Mississauga Councillor Has a Bone to Pick With Ribfest


Published July 20, 2017 at 3:55 am


The annual Mississauga Rotary Ribfest (MRR) has just concluded, and according to the organizers, it was a smashing success. No doubt they are already planning for the next one.

But while it’s easy to see that Ribfest is popular, not everyone–including some Mississauga city councillors–are on board with the celebration of meat, meat and more meat (especially when attendees are required to pay for admission on certain days).

As far as admission goes, you may have noticed that, unlike in previous years, this year’s Ribfest had a $2 admission fee. Natalie Hart, the head organizer for the MRR, told insauga.com the $2 was important for the following reasons:

“(The $2 entry fee) is to support our overall fundraising goals. As a fundraising event we are not eligible for municipal grant programs. Instead of asking for fee reductions from City Hall (thus all taxpayers would be “paying”) we approached City Council for a pilot where the attendees helped us with the infrastructure costs of the event.”

The controversial notion of charging for admission was raised last year and Rotary was allowed to proceed. 

“In keeping with the user policy much of the city has been built with, it helps us to maintain key objectives like our organic recycling and complete electrical and water hook ups for instance without compromising the charitable impact the event is capable of. A tangible example of that would be the successful Ridgeway Basketball Courts funded in partnership with MLSE foundation and Jump Start along with Mississauga West Rotary,” says Hart. 

It sounds reasonable right? One Toonie is all that keeps you from indulging in mouth watering ribs. But apparently, one Mississauga city councillor has raised objections, in fact, seemingly for the whole idea of Ribfest itself.

Ward 4 Councillor John Kovac was pretty much the accidental politician when he first got elected in a multi-person by-election in 2015, squeaking by with 17 per cent of the vote. He hasn’t been causing much controversy over the last two years, but neither was he really standing out and defining issues that he wanted to take the reins on.

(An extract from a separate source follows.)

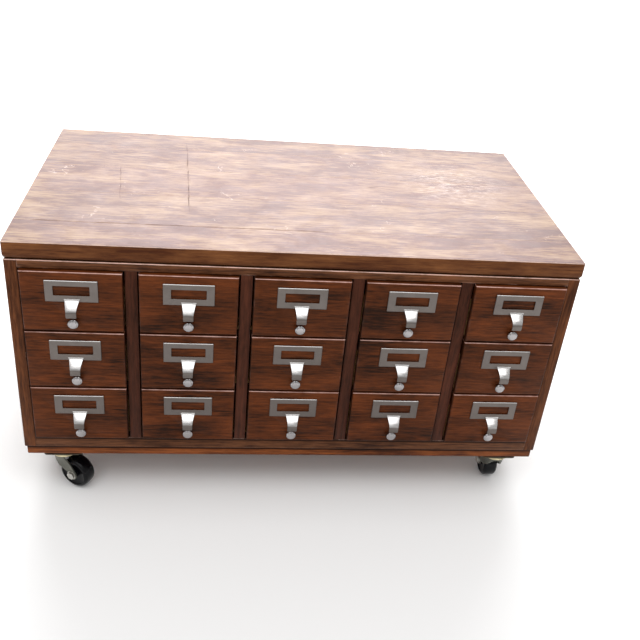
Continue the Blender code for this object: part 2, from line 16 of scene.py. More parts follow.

But now with the Mississauga Ribfest taking place on Celebration Square, it seems Kovac is speaking out–loudly and clearly. 

“I do not and will not support any group’s request to gate-off the entirety of Celebration Square and charge an admission fee to the tax paying-public,” Kovac told insauga.com. “The Square was built for and paid for by the taxpayers and needs to remain always open and accessible to the public.”

Kovac takes issue with the fact that the Square–which was funded by taxpayers–is blocked off for close to a week, 

“Celebration Square has been fenced off for nearly a week during the operation of RibFest. For residents living within the downtown, where outdoor amenities and green space is already limited, the Square is looked at as a kind of communal backyard and it has been tough on them and their families (and small children) to have it closed during this time of the year, especially the splash pad.”

Kovac also argued that a dangerous precedent is being set. 

“Did Council also not set a precedent, by allowing one group the privilege of closing-off our Square and being able to charge an admission fee? I can assure you right now that I have heard from other event organizers who, similarly, would like to charge an admission fee, claiming that they too are charitable and give money to charities. Celebration Square was not built as a ticketed-event venue but as our town square, which is why I had feared Rotary’s initial request and why I believe we would head down a ‘slippery slope’ by allowing them and no other group the ability to charge admission.”

Kovac also takes issue with what he believes to be distasteful signage.

“Finally, there is something distasteful about having statues of pigs and large garishly-animated vendor displays on our town square, right next to the front doors of City Hall. I find them cruel, some of these depictions, and it’s insensitive in general to make light of the misery and suffering of animals for human consumption.”

This sounds like a rarity for me to give praise to a municipal politician, but I am going to commend Councillor Kovac for speaking his mind quite bluntly. He seems to have found some footing on the issue of the usage of public spaces in his ward as of late, such as recently receiving kudos from some of his council colleagues for bringing in a soccer field in the City Centre area.

What he is saying about Celebration Square, which was already paid for by taxpayers, being fenced off and requiring an entry fee may resonate with those residents and families who actually live next to the Square and who frequently use it, especially during Free Movie Nights on Thursdays. As for what he said about pigs, some people are quite passionate about animal cruelty and you have to respect that.

With such passionate views about the welfare of animals, perhaps Councillor Kovac could be in line for an endorsement from PETA?

Some of you out there might agree with him. Do you think the $2 fee to get into Ribfest was reasonable? What’s your stance (if any) on the depiction of pigs and other animals at Ribfest?